CI/CD service CircleCI said the “sophisticated attack” occurred on December 16, 2022, and its antivirus software could not detect the malware.

According to CircleCI’s chief technology officer, Rob Zuber, the malware executed session cookie theft, allowing them to impersonate the targeted employee remotely and escalate access to a subset of production systems.

As a result of the security breach, an unauthorized third party stole data from a subset of the company’s databases by abusing elevated permissions granted to the targeted employee, including customer environment variables, tokens, and keys.

On December 19, 2022, the threat actor conducted surveillance, followed by data exfiltration on December 22, 2022.
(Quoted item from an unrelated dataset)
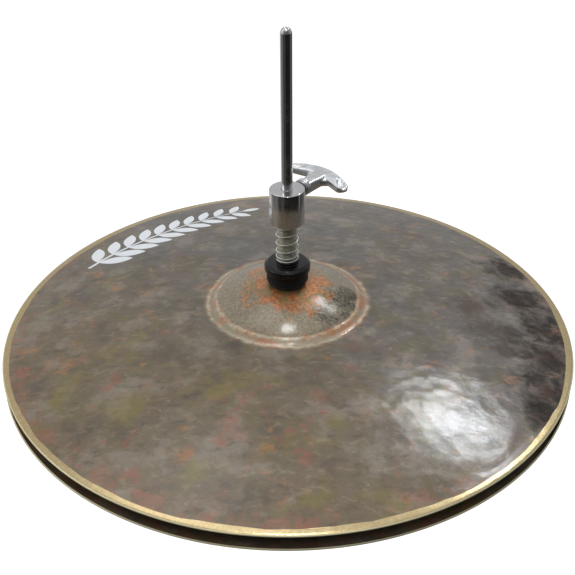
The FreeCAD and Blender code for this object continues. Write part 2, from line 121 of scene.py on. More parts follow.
def directions(path):
    """Unit vectors along a path of points."""
    ahead = np.gradient(path, axis=0)
    return ahead / np.linalg.norm(ahead, axis=1)[:, None]


def loft(rings, closed=True):
    """A skin through equal rings of points; a closed one joins its last ring to its first."""
    rings = np.asarray(rings, float)
    count, segments = rings.shape[:2]
    here = np.arange(count * segments).reshape(count, segments)
    above = np.roll(here, -1, 0)
    faces = np.stack([here, np.roll(here, -1, 1), np.roll(above, -1, 1), above], -1)
    if not closed:
        faces = faces[:-1]
    return rings.reshape(-1, 3), faces.reshape(-1, 4)


def capped(rings):
    """A skin through rings of points, with a flat face at each end."""
    points, faces = loft(rings, closed=False)
    size = len(rings[0])
    ends = [list(range(size))[::-1], list(range(len(points) - size, len(points)))]
    return points, [*faces.tolist(), *ends]


def spun(rows, segments):
    """A turned skin through (radius, height) rows, either of which may vary round the axis."""
    turn = angles(segments)
    rings = []
    for row in rows:
        radius, height = (np.broadcast_to(part, turn.shape) for part in row)
        rings.append(np.stack([radius * np.cos(turn), radius * np.sin(turn), height], -1))
    return loft(rings)


def rounded(corners, steps=4):
    """A closed outline whose corners (across, up, fillet) have become short arcs."""
    outline = []
    for number, corner in enumerate(corners):
        here = np.array(corner[:2], float)
        if len(corner) == 2:
            outline.append(here)
            continue
        back = np.array(corners[number - 1][:2]) - here
        ahead = np.array(corners[(number + 1) % len(corners)][:2]) - here
        lengths = np.linalg.norm(back), np.linalg.norm(ahead)
        back, ahead = back / lengths[0], ahead / lengths[1]
        half = math.acos(np.clip(back @ ahead, -1, 1)) / 2
        reach = min(corner[2] / math.tan(half), lengths[0] * 0.48, lengths[1] * 0.48)
        centre = here + (back + ahead) / np.linalg.norm(back + ahead) * reach / math.cos(half)
        arm, end = here + back * reach - centre, here + ahead * reach - centre
        arc = math.atan2(arm[0] * end[1] - arm[1] * end[0], arm @ end)
        outline += [centre + rotated(arm, arc * step / steps) for step in range(steps + 1)]
    return outline


def lathe(corners, segments=96):
    """A turned solid from the (radius, height, fillet) corners of its section."""
    return spun(rounded(corners), segments)


def cylinder(radius, start, end, segments):
    return lathe([(0, start), (radius, start), (radius, end), (0, end)], segments)


def thread_rows(radius, bottom, top, depth=0.4, pitch=1.0, segments=THREAD_SEGMENTS):
    """The (radius, height) rows of a screw thread that runs out smoothly at both ends."""
    rows_per_turn = 8
    turn = np.arange(segments) / segments
    rows = []
    for height in np.linspace(bottom, top, int((top - bottom) / pitch * rows_per_turn) + 1):
        phase = np.mod(height / pitch - turn, 1)
        groove = np.clip(1.25 - np.abs(phase - 0.5) * 3.2, 0, 1)  # flat root, sloping flanks, flat crest
        fade = min(1, (height - bottom) / pitch, (top - height) / pitch)
        rows.append((radius - depth * groove * max(fade, 0), height))
    return rows


def hexagon(corner, turn):
    """Distance from the axis to a hexagon's side in each direction."""
    return corner * math.cos(math.pi / 6) / np.cos(np.mod(turn, TAU / 6) - TAU / 12)


def hex_nut(corner, bore, bottom, top):
    """A nut with its corners turned down to a cone on both faces and a countersunk bore."""
    segments, sink, ease = 120, 0.6, 0.15
    side = hexagon(corner, angles(segments))
    blunt, face = side - 0.12, corner * 0.84
    drop = np.clip(side - face, 0, None) * math.tan(math.radians(30)) + 0.05
    return spun([
        (bore, bottom + sink), (bore + sink, bottom), (face, bottom), (blunt, bottom + drop),
        (side, bottom + drop + ease), (side, top - drop - ease), (blunt, top - drop), (face, top),
        (bore + sink, top), (bore, top - sink)], segments)


def sweep(line, exponent, segments=40):
    """A rounded bar along rows of (x, y, z, half width, half height), squarer with a larger exponent."""
    path, widths, heights = line[:, :3], line[:, 3], line[:, 4]
    ahead = directions(path)
    across, upward = (np.sign(part) * np.abs(part) ** (2 / exponent)
                      for part in (np.cos(angles(segments)), np.sin(angles(segments))))
    caps = [math.radians(angle) for angle in (90, 75, 60, 45, 30, 15)]
    rings = []

    def add(centre, direction, width, height):
        side = np.array([direction[1], -direction[0], 0])
        side /= np.linalg.norm(side)
        rings.append(centre + np.outer(across * width, side) + np.outer(upward * height, [0, 0, 1]))

    def add_cap(end, outward, turns):
        for angle in turns:
            add(path[end] + ahead[end] * widths[end] * math.sin(angle) * outward, ahead[end],
                widths[end] * math.cos(angle), heights[end] * math.cos(angle))

    add_cap(0, -1, caps)
    for station in zip(path, ahead, widths, heights):
        add(*station)
    add_cap(-1, 1, reversed(caps))
    return loft(rings, closed=False)


def curve_through(corners, count):
    """Evenly spread samples on a smooth curve near a few corner rows."""
    corners = np.asarray(corners, float)
    spot = np.linspace(0, len(corners) - 1, count)
    rough = np.stack([np.interp(spot, np.arange(len(corners)), column) for column in corners.T], -1)
    for _ in range(count // 2):
        rough[1:-1] = (rough[:-2] + rough[1:-1] * 2 + rough[2:]) / 4
    return rough


def moved(shape, matrix):
    full = np.array(matrix)
    return shape[0] @ full[:3, :3].T + full[:3, 3], shape[1]


def joined(*shapes):
    points, faces, start = [], [], 0
    for shape_points, shape_faces in shapes:
        points.append(shape_points)
        faces += [[int(index) + start for index in face] for face in shape_faces]
        start += len(shape_points)
    return np.concatenate(points), faces


ALONG_X = Matrix.Rotation(math.radians(90), 4, "Y")
ALONG_MINUS_Y = Matrix.Rotation(math.radians(90), 4, "X")


def at(x=0.0, z=0.0):
    return Matrix.Translation((x, 0.0, z))


# ---- meshes and pieces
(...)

Despite all data being encrypted at rest, the third-party extracted encryption keys from a running process, potentially allowing them to access encrypted data.

On December 29, 2022, CircleCI urged its customers to rotate all their secrets after it was alerted to “suspicious GitHub OAuth activity” by one of its customers.

Upon learning that the customer’s OAuth token had been compromised, the company took the proactive step of rotating all GitHub OAuth tokens, the company stated, adding Atlassian rotated all Bitbucket tokens, revoked Project API Tokens, and Personal API Tokens, and notified customers of potentially affected AWS tokens.

Aside from limiting access to production environments, CircleCI has added more authentication guardrails to prevent illegitimate access.

In addition, the company plans to implement periodic automatic OAuth token rotation for all customers to prevent such attacks in the future. It will also allow users to adopt the latest and most advanced security features.